Wednesday, April 25th, 2012

The big event is next week and I am hoping for a good crowd, especially and with thanks to this lovely article by Jen Graves in The Stranger.

In Her Pants: Forty years after the rise of feminist art, Seattle artist Lynn Schirmer discovers something shocking.

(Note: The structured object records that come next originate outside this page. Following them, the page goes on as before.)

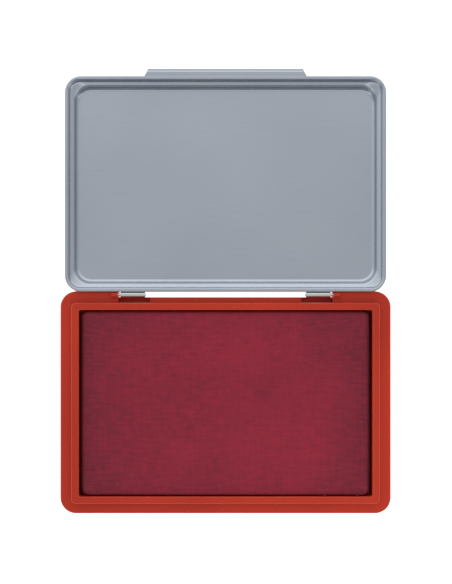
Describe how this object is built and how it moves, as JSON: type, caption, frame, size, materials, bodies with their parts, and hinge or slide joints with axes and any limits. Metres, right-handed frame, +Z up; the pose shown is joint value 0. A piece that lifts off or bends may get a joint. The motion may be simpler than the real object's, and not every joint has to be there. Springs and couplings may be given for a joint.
{
  "type": "ink pad",
  "caption": "Rubber-stamp ink pad: a cloth-covered inked pad in a moulded tray, under a hinged pressed-metal lid that lies open flat or closes over the pad.",
  "frame": {"origin": "the middle of the tray's flat underside", "axes": "+X along the hinge and the pad's long side, +Y from the front of the tray towards the hinge, +Z up out of the pad"},
  "size_m": [0.1248, 0.1676, 0.0108],
  "materials": {
    "red_plastic": "moulded, semi-gloss orange-red",
    "lid_metal": "satin tin-plated sheet, bluish grey",
    "bare_steel": "bare bright steel",
    "inked_cloth": "plain-weave cotton soaked with red ink",
    "inked_felt": "wool felt soaked with red ink",
    "grey_board": null
  },
  "bodies": {
    "tray": {"base_tray": "red_plastic", "pad_backing": "grey_board", "pad_felt": "inked_felt", "pad_cloth": "inked_cloth", "hinge_pin_left": "bare_steel", "hinge_pin_right": "bare_steel"},
    "lid": {"lid_shell": "lid_metal", "hinge_leaf_left": "bare_steel", "hinge_leaf_right": "bare_steel"}
  },
  "joints": [
    {"name": "lid_hinge", "type": "hinge", "parent": "tray", "child": "lid", "pos_m": [0, 0.04052, 0.00903], "axis": [1, 0, 0], "range_deg": [0, 180]}
  ]
}
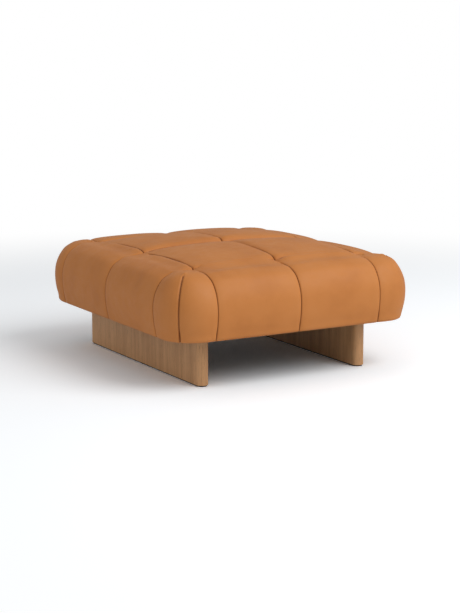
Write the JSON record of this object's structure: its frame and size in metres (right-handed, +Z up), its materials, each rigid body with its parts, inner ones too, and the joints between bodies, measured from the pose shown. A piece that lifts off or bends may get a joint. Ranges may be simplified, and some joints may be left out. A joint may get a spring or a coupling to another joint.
{
  "type": "ottoman",
  "caption": "Low square footstool with a thick leather cushion sewn and tufted into a grid of soft pads, resting on two round-ended oak plank legs that run from front to back.",
  "frame": {"origin": "middle of the footprint, on the floor under the glide strips", "axes": "+X to the right seen from the front, +Y from front to back along the plank legs, +Z up"},
  "size_m": [0.9072, 1.0054, 0.4074],
  "materials": {
    "leather": "smooth aniline leather, cognac tan, soft sheen, sewn in pads",
    "wadding": "soft white polyester fibre wadding",
    "foam_firm": "firm cold foam, cream",
    "foam_soft": "soft foam topper, off white",
    "plywood": "birch plywood, sanded, unfinished",
    "softwood": "planed pine, unfinished",
    "beech": "fluted beech dowel, unfinished",
    "oak": "oak with upright grain, matt lacquer",
    "zinc_steel": "zinc plated steel",
    "black_steel": "black powder coated steel",
    "twine": "waxed polyester twine",
    "washer_plastic": "moulded nylon, natural",
    "dust_cloth": "black non-woven dust cloth",
    "glide_rubber": "black rubber strip"
  },
  "bodies": {
    "root": {"top_panel_front_left": "leather", "top_panel_front_right": "leather", "top_panel_back_left": "leather", "top_panel_back_right": "leather", "corner_panel_front_left": "leather", "corner_panel_front_right": "leather", "corner_panel_back_left": "leather", "corner_panel_back_right": "leather", "left_panel_front": "leather", "left_panel_back": "leather", "right_panel_front": "leather", "right_panel_back": "leather", "front_panel_left": "leather", "front_panel_right": "leather", "back_panel_left": "leather", "back_panel_right": "leather", "top_wadding_front_left": "wadding", "top_wadding_front_right": "wadding", "top_wadding_back_left": "wadding", "top_wadding_back_right": "wadding", "corner_wadding_front_left": "wadding", "corner_wadding_front_right": "wadding", "corner_wadding_back_left": "wadding", "corner_wadding_back_right": "wadding", "left_wadding_front": "wadding", "left_wadding_back": "wadding", "right_wadding_front": "wadding", "right_wadding_back": "wadding", "front_wadding_left": "wadding", "front_wadding_right": "wadding", "back_wadding_left": "wadding", "back_wadding_right": "wadding", "foam_core": "foam_firm", "foam_topper": "foam_soft", "deck_board": "plywood", "front_rail": "softwood", "back_rail": "softwood", "left_rail": "softwood", "right_rail": "softwood", "left_leg_rail": "softwood", "right_leg_rail": "softwood", "centre_rail": "softwood", "corner_blocks": "softwood", "corner_dowels": "beech", "rail_screws": "zinc_steel", "deck_screws": "zinc_steel", "leg_screws": "zinc_steel", "glide_screws": "zinc_steel", "leg_inserts": "zinc_steel", "cover_staples": "zinc_steel", "leg_bolts": "black_steel", "leg_plate_left": "black_steel", "leg_plate_right": "black_steel", "tuft_ties": "twine", "tuft_washers": "washer_plastic", "dust_cover": "dust_cloth", "leg_left": "oak", "leg_right": "oak", "glide_left": "glide_rubber", "glide_right": "glide_rubber"}
  },
  "joints": []
}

And in a shockingly short amount of time, I’ve (nearly) pulled together a rather large exhibit and event, with the help of many friends. Hope to see you there!

After Dinner Party flyer
Come celebrate with us, through spectacle, visual art, performances, and other surprises, the wonders of the winged wishbone.

After Dinner Party

Exhibit, Performances, & After Party
First Thursday, May 3, 2012

Exhibit Reception: 5-9pm
Performances & After Party: 8:30-11pm

Vandenbrink Community Room & Corridor Gallery
Tashiro Kaplan Artist Lofts
115 Prefontaine Pl. S.
Seattle, WA 98104
$5 suggested donation for After Party*

*Proceeds from the event will go towards the Conductive Garboil grant fund. http://garboil.org

* Video, digital collage, sculpture, painting and drawing by over 20 artists from around the world.
* Performances by Candy Apples, Queen Shmooquan, and Janet Thomas.
* Music, dancing, and open mic.
* Fantastic gifts for donations to the Conductive Garboil Grant fund.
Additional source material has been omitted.